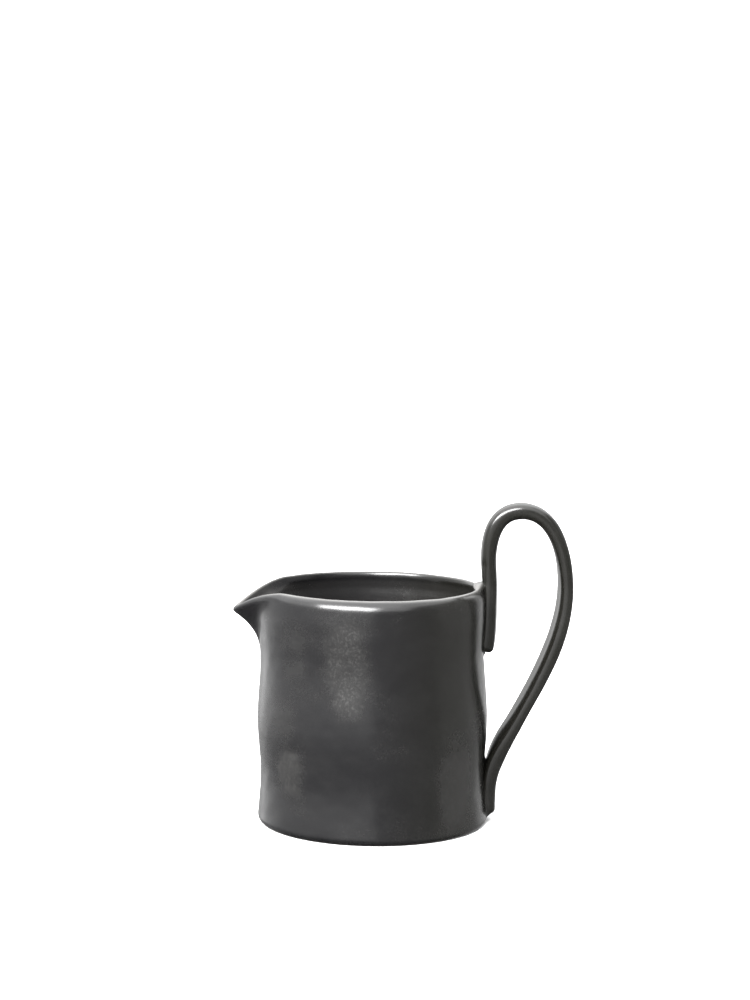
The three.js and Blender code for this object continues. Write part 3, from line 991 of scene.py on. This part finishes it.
    def thinness(self, grid: Array, angle: Array, outer_side: Array) -> Array:
        """Works out how far the glaze has run thin.

        Args:
            grid: Points of the plain skin.
            angle: Their angles.
            outer_side: 1 on the outside and the rim, and 0 inside.

        Returns:
            A bell of the drop below the crest, or a share that grows upwards inside and is
            larger in the spout, whichever is more.
        """
        z = grid[..., 2]
        on_crest = bell(self.form.rim_level(angle) - z, self.thin_edge)
        spout = 1 - smooth_step(*self.thin_spout_edges, self.form.from_spout(angle))
        share = self.thin_inside + self.thin_spout * spout
        inside = share * smooth_step(*self.thin_inside_edges, z) * (1 - outer_side)
        return np.maximum(on_crest, inside)

    def build(self) -> bpy.types.Object:
        """Makes the skin, raised by the joining clay and sunk by the maker's hand.

        Returns:
            The piece.
        """
        grid, angle, outer_side = self.skin()
        thinness = self.thinness(grid, angle, outer_side)
        normals = grid_normals(grid)
        lift = self.joining_clay(grid) - self.hand_marks(grid, angle) * (0.4 + 0.6 * outer_side)
        grid = grid + normals * lift[..., None]
        bottom = np.array([0.0, 0.0, self.glaze_line])
        floor = np.array([0.0, 0.0, grid[-1, :, 2].mean()])
        cup = closed_skin("glazed_cup", grid, bottom, floor)
        thin = cup.data.attributes.new(THIN_GLAZE, "FLOAT", "POINT")
        thin.data.foreach_set("value", np.append(thinness.ravel(), [0.0, 0.0]))
        return cup


@dataclass
class GlazedHandle:
    """The glazed skin of the rolled coil."""

    form: HandleForm
    sides: int = 56
    station_step: float = 0.55
    end_rows: int = 9
    unevenness: float = 0.035

    def build(self) -> bpy.types.Object:
        """Makes the coil: an oval section carried along the centre line, with rounded ends.

        A ring's point is centre + half thickness cos(t) outward + radius sin(t) across, and
        the rings shrink to nothing over the ends as a quarter circle does.

        Returns:
            The piece.
        """
        form = self.form
        turn = np.linspace(0, math.pi / 2, self.end_rows + 1)[1:]
        inset, shrink = form.end_rounding * (1 - np.cos(turn)), np.sin(turn)
        count = int((form.length - 2 * form.end_rounding) / self.station_step)
        middle = np.linspace(form.end_rounding, form.length - form.end_rounding, count)[1:-1]
        distance = np.concatenate([inset, middle, (form.length - inset)[::-1]])
        size = np.concatenate([shrink, np.ones(len(middle)), shrink[::-1]])
        centre, tangent = form.along(distance)
        across = np.array([0.0, 1.0, 0.0])
        outward = np.cross(across, tangent)
        turns = np.linspace(0, 2 * math.pi, self.sides, endpoint=False)
        out_by, across_by = form.section(centre[:, 2], distance, turns)
        outward_part = (out_by * size[:, None])[..., None] * outward[:, None, :]
        across_part = (across_by * size[:, None])[..., None] * across
        grid = centre[:, None, :] + outward_part + across_part
        uneven = Waves(21, 11.0)(grid) * self.unevenness - self.unevenness
        away = grid - centre[:, None, :]
        away /= np.maximum(np.linalg.norm(away, axis=-1, keepdims=True), 1e-9)
        grid = grid + away * (uneven * size[:, None])[..., None]
        return closed_skin("handle", grid, form.path[0], form.path[-1])


@dataclass
class BareFoot:
    """The underside, wiped bare of glaze and a little hollow in the middle."""

    form: CupForm
    columns: int = 160
    top: float = 0.6
    hollow: float = 0.22
    glaze_step: float = 0.08  # the glaze stands this far proud of the clay
    roughness: float = 0.05

    def build(self) -> bpy.types.Object:
        """Makes the disc: a hollow middle, a flat ring, and the start of the rounded edge.

        Returns:
            The piece.
        """
        rounding = self.form.foot_rounding
        full = float(self.form.radius(np.array(rounding)))
        flat = full - rounding - self.glaze_step
        turn = np.linspace(0, math.acos(1 - self.top / rounding), 7)
        radius = np.concatenate(
            [
                np.linspace(flat, 3.0, 26)[::-1],
                flat + rounding * np.sin(turn[1:]),
                (flat - 1.0) * np.linspace(0.97, 0.2, 6),
            ]
        )
        z = np.concatenate(
            [
                np.zeros(26),
                rounding * (1 - np.cos(turn[1:])),
                np.full(6, self.top),
            ]
        )
        angle = np.linspace(0, -2 * math.pi, self.columns, endpoint=False)[None, :]
        grid = cylinder_points(angle, radius[:, None], z[:, None])
        under = (np.arange(len(z)) < 26)[:, None] & np.ones((1, self.columns), bool)
        hollow = self.hollow * (1 - smooth_step(0.55 * flat, 0.80 * flat, radius))[:, None]
        sandy = self.roughness * (1 + Waves(31, 3.5)(grid)) * (radius < 0.985 * flat)[:, None]
        grid[..., 2] += np.where(under, hollow + np.maximum(sandy, 0.0), 0.0)
        bottom = np.array([0.0, 0.0, self.hollow + self.roughness])
        return closed_skin("bare_foot", grid[:, ::-1], bottom, np.array([0.0, 0.0, self.top]))


# The studio


@dataclass
class Studio:
    """Plain white floor, soft light and the camera at the photograph's place."""

    focal_pixels: float = 2379.0
    image_width: int = 750
    image_height: int = 1000
    camera_place: tuple[float, float, float] = (-0.277, -815.9, 199.33)
    camera_pitch: float = 6.092  # degrees below the level
    camera_roll: float = 0.642
    sensor: float = 36.0
    floor_radius: float = 3.0
    # Light by the direction that it comes from, in degrees from the camera's side, to the right
    behind_level: float = 1.05
    panel_edges: tuple[tuple[float, float], ...] = (
        (-150.0, 2.2),
        (-134.0, 1.6),
        (-118.0, 1.3),
        (-106.0, 1.1),
        (-42.0, 1.08),
        (2.0, 0.31),
        (70.0, 0.58),
        (132.0, 1.05),
    )
    panel_softness: float = 3.0
    ceiling_edges: tuple[tuple[float, float, float], ...] = ((16.0, 27.0, 3.0), (42.0, 54.0, 4.6))
    ceiling_rise: float = 24.0  # on the right the ceiling begins higher
    ceiling_rise_edges: tuple[tuple[float, float], ...] = ((34.0, 54.0), (120.0, 140.0))
    floor_edges: tuple[tuple[float, float, float], ...] = ((-8.0, -17.5, 0.45), (-26.0, -46.0, 0.10))
    seen_level: float = 1.2
    softbox_azimuth: float = -28.0
    softbox_elevation: float = 37.0
    softbox_half_width: float = 24.0
    softbox_half_height: float = 11.0
    softbox_distance: float = 1.0
    softbox_radiance: float = 30.0

    def camera(self) -> None:
        """Places the camera, pitched down and rolled, with the photograph's focal length."""
        data = bpy.data.cameras.new("camera")
        data.sensor_width = self.sensor
        data.sensor_fit = "AUTO"
        data.lens = self.focal_pixels * self.sensor / max(self.image_width, self.image_height)
        data.clip_start, data.clip_end = 0.01, 20.0
        pitch, roll = math.radians(self.camera_pitch), math.radians(self.camera_roll)
        forward = Vector((0.0, math.cos(pitch), -math.sin(pitch)))
        right, up = Vector((1.0, 0.0, 0.0)), Vector((0.0, math.sin(pitch), math.cos(pitch)))
        rolled_right = right * math.cos(roll) + up * math.sin(roll)
        rolled_up = up * math.cos(roll) - right * math.sin(roll)
        turn = Matrix((rolled_right, rolled_up, -forward)).transposed().to_4x4()
        camera = bpy.data.objects.new("camera", data)
        camera.matrix_world = Matrix.Translation(Vector(self.camera_place) * MM) @ turn
        bpy.context.scene.collection.objects.link(camera)
        bpy.context.scene.camera = camera

    def floor(self) -> None:
        """Lays a large white floor, which the gloss of the jug doesn't mirror."""
        angle = np.linspace(0, 2 * math.pi, 96, endpoint=False)
        rim = cylinder_points(angle, np.array(self.floor_radius), np.array(0.0))
        mesh = bpy.data.meshes.new("floor")
        mesh.from_pydata(rim.tolist(), [], [list(range(len(rim)))])
        floor = bpy.data.objects.new("floor", mesh)
        floor.visible_glossy = False
        bpy.context.scene.collection.objects.link(floor)
        made = bpy.data.materials.new("white_floor")
        tree = ShaderTree(made)
        paper = tree.node("ShaderNodeBsdfDiffuse", {}, {"Color": (0.88, 0.88, 0.88, 1.0)})
        tree.node("ShaderNodeOutputMaterial", {}, {"Surface": paper})
        mesh.materials.append(made)

    def surroundings(self) -> None:
        """Fills the room with light that differs by direction, as large soft panels would.

        The level turns from one panel's to the next at each edge round the jug, and from the
        panels' level to the ceiling's and to the floor's above and below.
        """
        world = bpy.data.worlds.new("studio")
        bpy.context.scene.world = world
        tree = ShaderTree(world)
        toward = tree.node("ShaderNodeTexCoord", {}, {}, "Generated")
        across, back = tree.part(toward, 0), 0 - tree.part(toward, 1)
        turn = tree.node("ShaderNodeMath", {"operation": "ARCTAN2"}, {0: across, 1: back})
        round_jug = turn * math.degrees(1)
        rise = tree.node("ShaderNodeMath", {"operation": "ARCSINE"}, {0: tree.part(toward, 2)})
        upward = rise * math.degrees(1)
        before = self.behind_level
        level: Number = before
        for edge, following in self.panel_edges:
            soft = self.panel_softness
            level = round_jug.smooth(edge - soft, edge + soft) * (following - before) + level
            before = following
        begins, ends = self.ceiling_rise_edges
        higher = round_jug.smooth(*begins) - round_jug.smooth(*ends)
        for low, high, following in self.ceiling_edges:
            share = (upward - higher * self.ceiling_rise).smooth(low, high)
            level = share * following + (1 - share) * level
        for high, low, following in self.floor_edges:
            share = upward.smooth(high, low)
            level = share * following + (1 - share) * level
        seen = tree.node("ShaderNodeLightPath", {}, {}, "Is Camera Ray")
        strength = level * (1 - seen) + seen * self.seen_level
        light = tree.node(
            "ShaderNodeBackground", {}, {"Color": (1.0, 1.0, 1.0, 1.0), "Strength": strength}
        )
        tree.node("ShaderNodeOutputWorld", {}, {"Surface": light})

    def softbox(self) -> None:
        """Hangs one soft panel high on the front left, aimed at the jug."""
        distance = self.softbox_distance
        data = bpy.data.lights.new("softbox", "AREA")
        data.shape = "RECTANGLE"
        data.size = 2 * distance * math.tan(math.radians(self.softbox_half_width))
        data.size_y = 2 * distance * math.tan(math.radians(self.softbox_half_height))
        data.energy = 4 * data.size * data.size_y * self.softbox_radiance
        azimuth, elevation = math.radians(self.softbox_azimuth), math.radians(self.softbox_elevation)
        away = Vector(
            (
                math.sin(azimuth) * math.cos(elevation),
                -math.cos(azimuth) * math.cos(elevation),
                math.sin(elevation),
            )
        )
        light = bpy.data.objects.new("softbox", data)
        light.location = Vector((0.0, 0.0, 0.06)) + away * distance
        light.rotation_mode = "QUATERNION"
        light.rotation_quaternion = (-away).to_track_quat("-Z", "Y")
        bpy.context.scene.collection.objects.link(light)

    def build(self) -> None:
        """Sets the camera, the floor, the surroundings and the soft panel."""
        self.camera()
        self.floor()
        self.surroundings()
        self.softbox()
        bpy.context.scene.view_settings.view_transform = "Standard"
        bpy.context.scene.view_settings.look = "None"


CUP_PATCHES = (
    CloudPatch((-9.5, -38.0, 61.0), (12.0, 14.0, 24.0), 0.75),
    CloudPatch((-8.0, -38.0, 48.0), (8.0, 14.0, 9.0), 0.25),
    CloudPatch((-28.0, -27.0, 23.0), (9.0, 11.0, 12.0), 0.8),
    CloudPatch((-22.0, -32.0, 12.0), (14.0, 12.0, 9.0), 0.25),
    CloudPatch((28.0, -27.0, 18.0), (12.0, 12.0, 22.0), 1.0),
    CloudPatch((-27.0, -28.0, 62.0), (9.0, 11.0, 22.0), 0.35),
    CloudPatch((-30.0, -25.0, 39.0), (10.0, 12.0, 9.0), 0.5),
    CloudPatch((9.0, 33.0, 73.0), (13.0, 10.0, 9.0), 0.35),
    CloudPatch((-37.0, -10.0, 34.0), (9.0, 16.0, 22.0), 0.5),
    CloudPatch((-38.0, 8.0, 52.0), (9.0, 15.0, 14.0), 0.5),
    CloudPatch((-27.0, 29.0, 26.0), (13.0, 12.0, 20.0), 0.6),
    CloudPatch((4.0, 39.0, 58.0), (17.0, 9.0, 18.0), 0.5),
    CloudPatch((24.0, 31.0, 24.0), (15.0, 12.0, 17.0), 0.6),
    CloudPatch((36.0, 17.0, 62.0), (9.0, 12.0, 16.0), 0.4),
    CloudPatch((-42.0, 9.0, 76.0), (12.0, 16.0, 12.0), 1.2),
)
CUP_DENTS = (
    Dent(228.0, 29.5, 3.6, 2.0, 0.30),
    Dent(226.0, 22.0, 3.4, 4.0, -0.10),
    Dent(300.0, 40.0, 7.0, 9.0, 0.18),
    Dent(256.0, 3.5, 24.0, 5.0, -0.12),
    Dent(40.0, 50.0, 9.0, 11.0, 0.22),
    Dent(75.0, 20.0, 8.0, 7.0, 0.20),
    Dent(120.0, 60.0, 8.0, 8.0, 0.18),
    Dent(150.0, 32.0, 7.0, 7.0, 0.20),
)


def place(piece: bpy.types.Object, material: bpy.types.Material, slot: Slot, *nodes: str) -> None:
    """Dresses a piece, sets it on the jug's body and reports it.

    Args:
        piece: The new piece.
        material: Its finish.
        slot: The record's slot for that finish.
        nodes: The solids that the piece stands for.
    """
    piece.data.materials.append(material)
    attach(piece, "root")
    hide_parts(*nodes)
    triangles = sum(len(face.vertices) - 2 for face in piece.data.polygons)
    log.info("%s: %d triangles, stands for %s", piece.name, triangles, ", ".join(nodes))


def main() -> None:
    """Builds the studio and the jug's pieces."""
    logging.basicConfig(level=logging.INFO, format="%(name)s: %(message)s")
    Studio().build()
    cup_form = CupForm()
    handle_form = HandleForm(cup_form)
    cup_glaze = Glaze("charcoal_glaze", patches=CUP_PATCHES).material()
    coil_glaze = Glaze(
        "coil_glaze", gloss_roughness=0.20, cloud_roughness=0.30, brushing=0.6, ridge_share=0.2
    ).material()

    cup = GlazedCup(cup_form, handle_form, dents=CUP_DENTS).build()
    joints = ("upper_handle_joint", "lower_handle_joint")
    place(cup, cup_glaze, Slot.GLAZE, "spouted_wall", "floor_seam_coil", *joints)
    place(GlazedHandle(handle_form).build(), coil_glaze, Slot.GLAZE, "handle_coil")
    place(BareFoot(cup_form).build(), BareClay().material(), Slot.BARE_CLAY, "floor_slab")

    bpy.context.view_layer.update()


if __name__ == "__main__":
    main()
+--
Quote the data above verbatim from its first line to the line that includes "outer_side: 1 on", with both boundary lines retained.

# TASK SOLUTION
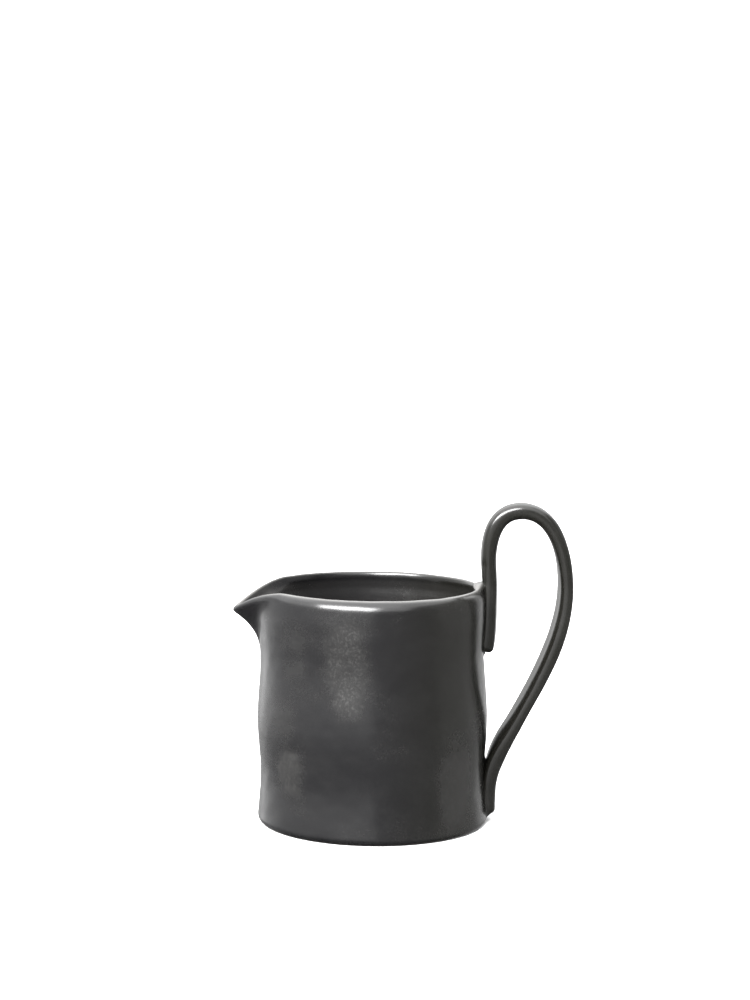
The three.js and Blender code for this object continues. Write part 3, from line 991 of scene.py on. This part finishes it.
    def thinness(self, grid: Array, angle: Array, outer_side: Array) -> Array:
        """Works out how far the glaze has run thin.

        Args:
            grid: Points of the plain skin.
            angle: Their angles.
            outer_side: 1 on the outside and the rim, and 0 inside.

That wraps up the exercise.